Database security is a critical aspect of maintaining a healthy and trustworthy MediaWiki installation. A compromised database can lead to data loss, website defacement, unauthorized access to user information, and a significant loss of trust. This article provides a comprehensive overview of database security best practices for MediaWiki administrators, ranging from fundamental concepts to more advanced techniques. It’s geared towards those with limited prior experience in database administration, focusing on practical steps to secure a MySQL/MariaDB database, which is the most common backend for MediaWiki.

Understanding the Threat Landscape

Before diving into specific security measures, it's important to understand the types of threats your database faces. These can be broadly categorized as:

  • **SQL Injection:** This is arguably the most common and dangerous threat. Attackers exploit vulnerabilities in application code to insert malicious SQL statements into database queries. Successful SQL injection can allow an attacker to read, modify, or delete data, or even execute arbitrary commands on the database server.
  • **Brute-Force Attacks:** Attackers attempt to guess database credentials (username and password) by systematically trying different combinations.
  • **Denial-of-Service (DoS) Attacks:** Overwhelming the database server with requests, making it unavailable to legitimate users.
  • **Privilege Escalation:** An attacker gains access to a low-privilege account and then exploits vulnerabilities to gain higher-level privileges, potentially gaining full control of the database.
  • **Data Breaches (Insider Threats):** Malicious or negligent actions by individuals with authorized access to the database.
  • **Malware:** Malware installed on the web server or database server itself can compromise database security.
  • **Unpatched Vulnerabilities:** Outdated database software and related components often contain security vulnerabilities that attackers can exploit.

Core Security Principles

Several core principles underpin effective database security:

  • **Least Privilege:** Grant users only the minimum privileges necessary to perform their tasks.

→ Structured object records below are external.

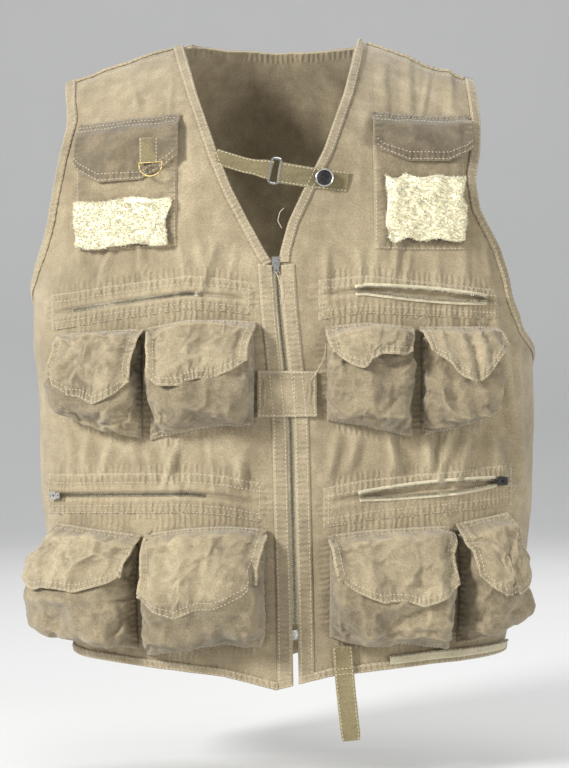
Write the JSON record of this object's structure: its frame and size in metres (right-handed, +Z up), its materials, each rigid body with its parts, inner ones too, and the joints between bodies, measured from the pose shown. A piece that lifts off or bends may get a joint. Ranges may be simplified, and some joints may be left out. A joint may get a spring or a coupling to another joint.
{
  "type": "utility work vest",
  "caption": "Sleeveless khaki twill work vest with a front zip, flapped bellows pockets, zipped pockets, fleece patches, a neck strap and a hanging strap.",
  "frame": {"origin": "middle of the shoulder line, where the vest sits on the wearer", "axes": "+Z up, +X to the wearer's left, +Y to the back; the front faces -Y"},
  "size_m": [0.4905, 0.2663, 0.6612],
  "materials": {
    "twill": "khaki cotton twill, washed and puckered",
    "flap_twill": "darker khaki cotton twill, crumpled",
    "olive_twill": "olive cotton webbing, stitched edges",
    "binding": "khaki twill binding with two rows of stitches",
    "cream_tape": "pale cream zip tape with metal teeth",
    "fleece": "cream sheep fleece, matted",
    "brass": "dull brass",
    "steel": "bright nickelled steel",
    "dark_steel": "blackened steel"
  },
  "bodies": {
    "vest": {"right_front_panel": "twill", "left_front_panel": "twill", "back_panel": "twill", "right_shoulder_seam": "binding", "left_shoulder_seam": "binding", "neck_binding": "binding", "right_armhole_binding": "binding", "left_armhole_binding": "binding", "hem_band": "binding", "front_zip": "cream_tape", "right_placket": "twill", "left_placket": "twill", "front_zip_box": "steel", "waist_tab": "twill", "front_zip_slider": "steel", "right_neck_strap": "twill", "left_neck_strap": "twill", "neck_strap_ring": "steel", "neck_strap_snap": "dark_steel", "right_middle_zip_panel": "flap_twill", "right_middle_zip": "cream_tape", "left_middle_zip_panel": "flap_twill", "left_middle_zip": "cream_tape", "right_lower_zip_panel": "flap_twill", "right_lower_zip": "cream_tape", "right_lower_zip_slider": "steel", "left_lower_zip_panel": "flap_twill", "left_lower_zip": "cream_tape", "left_lower_zip_slider": "steel", "right_middle_inner_pocket": "flap_twill", "right_middle_inner_flap": "twill", "right_middle_outer_pocket": "flap_twill", "right_middle_outer_flap": "twill", "left_middle_inner_pocket": "flap_twill", "left_middle_inner_flap": "twill", "left_middle_outer_pocket": "flap_twill", "left_middle_outer_flap": "twill", "right_lower_inner_pocket": "flap_twill", "right_lower_inner_flap": "twill", "right_lower_outer_pocket": "flap_twill", "right_lower_outer_flap": "twill", "left_lower_inner_pocket": "flap_twill", "left_lower_inner_flap": "twill", "left_lower_outer_pocket": "flap_twill", "left_lower_outer_flap": "twill", "right_chest_pocket": "twill", "right_chest_flap": "flap_twill", "right_fleece": "fleece", "left_chest_pocket": "twill", "left_chest_flap": "flap_twill", "left_fleece": "fleece", "ring_tab": "twill", "hanging_strap": "olive_twill", "hem_zip": "cream_tape"},
    "front_pull": {"front_zip_pull": "brass"},
    "right_lower_pull": {"right_lower_zip_pull": "steel"},
    "left_lower_pull": {"left_lower_zip_pull": "steel"},
    "ring": {"d_ring": "brass"}
  },
  "joints": [
    {"name": "front_pull_swing", "type": "hinge", "parent": "vest", "child": "front_pull", "pos_m": [-0.00046, -0.1247, -0.21722], "axis": [-0.9994, -0.0084, -0.0337], "range_deg": [0, 150]},
    {"name": "right_lower_pull_swing", "type": "hinge", "parent": "vest", "child": "right_lower_pull", "pos_m": [-0.20954, -0.0777, -0.43304], "axis": [0.1093, 0.0103, -0.994], "range_deg": [0, 150]},
    {"name": "left_lower_pull_swing", "type": "hinge", "parent": "vest", "child": "left_lower_pull", "pos_m": [0.21087, -0.09101, -0.41876], "axis": [0.0294, -0.0167, 0.9994], "range_deg": [0, 150]},
    {"name": "ring_swing", "type": "hinge", "parent": "vest", "child": "ring", "pos_m": [-0.11504, -0.11584, -0.12642], "axis": [-0.9827, 0.1789, -0.0485], "range_deg": [0, 90]}
  ]
}
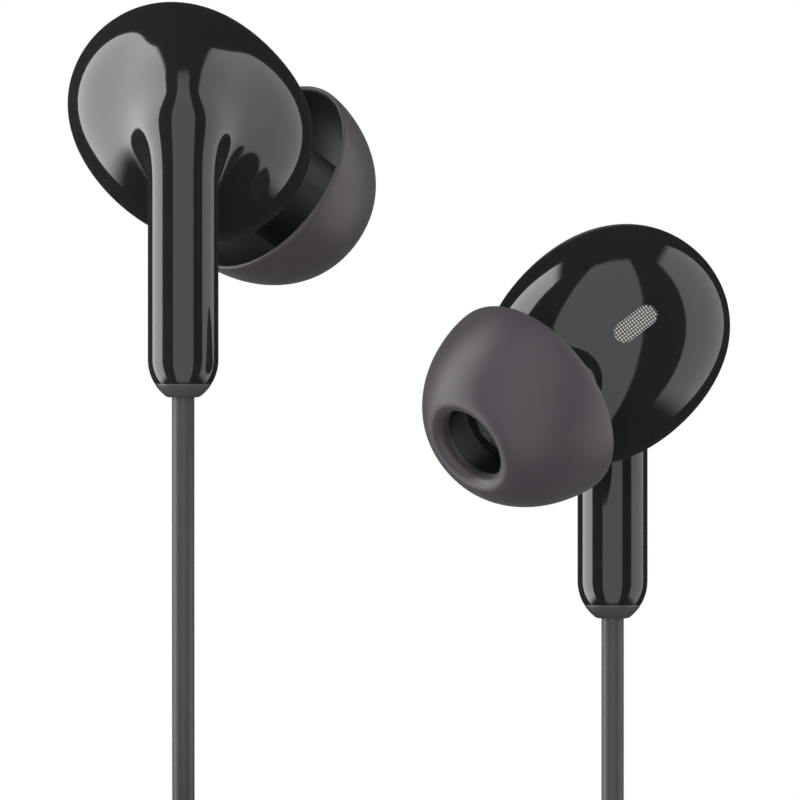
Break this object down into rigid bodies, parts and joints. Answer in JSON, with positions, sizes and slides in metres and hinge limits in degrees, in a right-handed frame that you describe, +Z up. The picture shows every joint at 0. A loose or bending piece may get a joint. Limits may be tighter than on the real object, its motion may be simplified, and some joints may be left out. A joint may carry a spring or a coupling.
{
  "type": "wired earphones",
  "caption": "Wired in-ear earphones: glossy black buds with stems and silicone tips, a Y cord coiled and tied, and a 3.5 mm plug.",
  "frame": {"origin": "middle of the left ear tip's mouth, where the ear canal holds the bud", "axes": "+Z up along the stems, +X from the left bud to the right one, -Y to the front, which the left bud's outer face and the right bud's ear tip look at"},
  "size_m": [0.0429, 0.0656, 0.0762],
  "materials": {
    "gloss_shell": "gloss, piano-black moulded ABS",
    "satin_plastic": "satin moulded plastic",
    "black_plastic": "satin moulded plastic",
    "silicone": "satin silicone rubber",
    "woven_mesh": "fine woven steel mesh",
    "cord_jacket": "satin TPE jacket",
    "tie_strap": "woven strap",
    "plated_steel": "nickel-plated steel",
    "magnet": "nickel-plated neodymium",
    "copper": "enamelled copper",
    "film": "clear amber polyester film",
    "circuit_board": "solder mask on glass-epoxy board",
    "aluminium": "crimped ferrule",
    "gold_plate": "gold-plated brass, polished",
    "band_plastic": "black insulating plastic"
  },
  "bodies": {
    "earphones": {"coil_tie": "tie_strap", "left_coil": "cord_jacket", "left_cord_crimp": "aluminium", "left_core_wires": "copper", "left_driver_basket": "black_plastic", "left_driver_cap": "plated_steel", "left_driver_magnet": "magnet", "left_driver_plate": "plated_steel", "left_driver_yoke": "plated_steel", "left_front_shell": "gloss_shell", "left_lead": "cord_jacket", "left_nozzle_mesh": "woven_mesh", "left_rear_shell": "gloss_shell", "left_stem_bush": "satin_plastic", "left_tail": "cord_jacket", "left_terminal_board": "circuit_board", "left_vent_mesh": "woven_mesh", "main_coil": "cord_jacket", "main_head": "cord_jacket", "main_tail": "cord_jacket", "plug_grip": "black_plastic", "plug_inner_band": "band_plastic", "plug_outer_band": "band_plastic", "plug_relief": "silicone", "plug_ring": "gold_plate", "plug_sleeve": "gold_plate", "plug_tip": "gold_plate", "right_coil": "cord_jacket", "right_cord_crimp": "aluminium", "right_core_wires": "copper", "right_driver_basket": "black_plastic", "right_driver_cap": "plated_steel", "right_driver_magnet": "magnet", "right_driver_plate": "plated_steel", "right_driver_yoke": "plated_steel", "right_front_shell": "gloss_shell", "right_lead": "cord_jacket", "right_nozzle_mesh": "woven_mesh", "right_rear_shell": "gloss_shell", "right_stem_bush": "satin_plastic", "right_tail": "cord_jacket", "right_terminal_board": "circuit_board", "right_vent_mesh": "woven_mesh", "splitter": "black_plastic"},
    "left_tip": {"left_eartip": "silicone"},
    "left_cone": {"left_voice_coil": "copper", "left_diaphragm": "film"},
    "right_tip": {"right_eartip": "silicone"},
    "right_cone": {"right_voice_coil": "copper", "right_diaphragm": "film"}
  },
  "joints": [
    {"name": "left_tip_slide", "type": "slide", "parent": "earphones", "child": "left_tip", "axis": [0.6552, 0.5756, -0.4894], "range_m": [0, 0.0065]},
    {"name": "right_tip_slide", "type": "slide", "parent": "earphones", "child": "right_tip", "axis": [-0.6552, -0.5756, -0.4894], "range_m": [0, 0.0065]},
    {"name": "left_cone_travel", "type": "slide", "parent": "earphones", "child": "left_cone", "axis": [0, 1, 0], "range_m": [-0.00015, 0.00015], "stiffness_N_per_m": 20},
    {"name": "right_cone_travel", "type": "slide", "parent": "earphones", "child": "right_cone", "axis": [0, -1, 0], "range_m": [-0.00015, 0.00015], "stiffness_N_per_m": 20}
  ]
}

Avoid granting unnecessary permissions. This is paramount.
  • **Defense in Depth:** Implement multiple layers of security controls. Don't rely on a single security measure.
  • **Regular Updates:** Keep the database software, operating system, and all related components up to date with the latest security patches.
  • **Strong Passwords:** Enforce strong password policies for all database users.
  • **Regular Backups:** Create regular backups of the database to ensure data recovery in case of a disaster or security breach.
  • **Monitoring and Auditing:** Monitor database activity for suspicious behavior and audit logs to track changes and identify potential security incidents.
  • **Input Validation & Sanitization:** All data entering the database, especially from user input, should be rigorously validated and sanitized to prevent SQL injection attacks.
  • **Encryption:** Encrypt sensitive data both in transit and at rest.

Securing Your MySQL/MariaDB Database

The following steps outline how to secure a MySQL/MariaDB database used by MediaWiki. These steps assume you have administrative access to the database server.

1. **Remove Anonymous Users:** By default, MySQL/MariaDB may create anonymous user accounts. These should be removed immediately.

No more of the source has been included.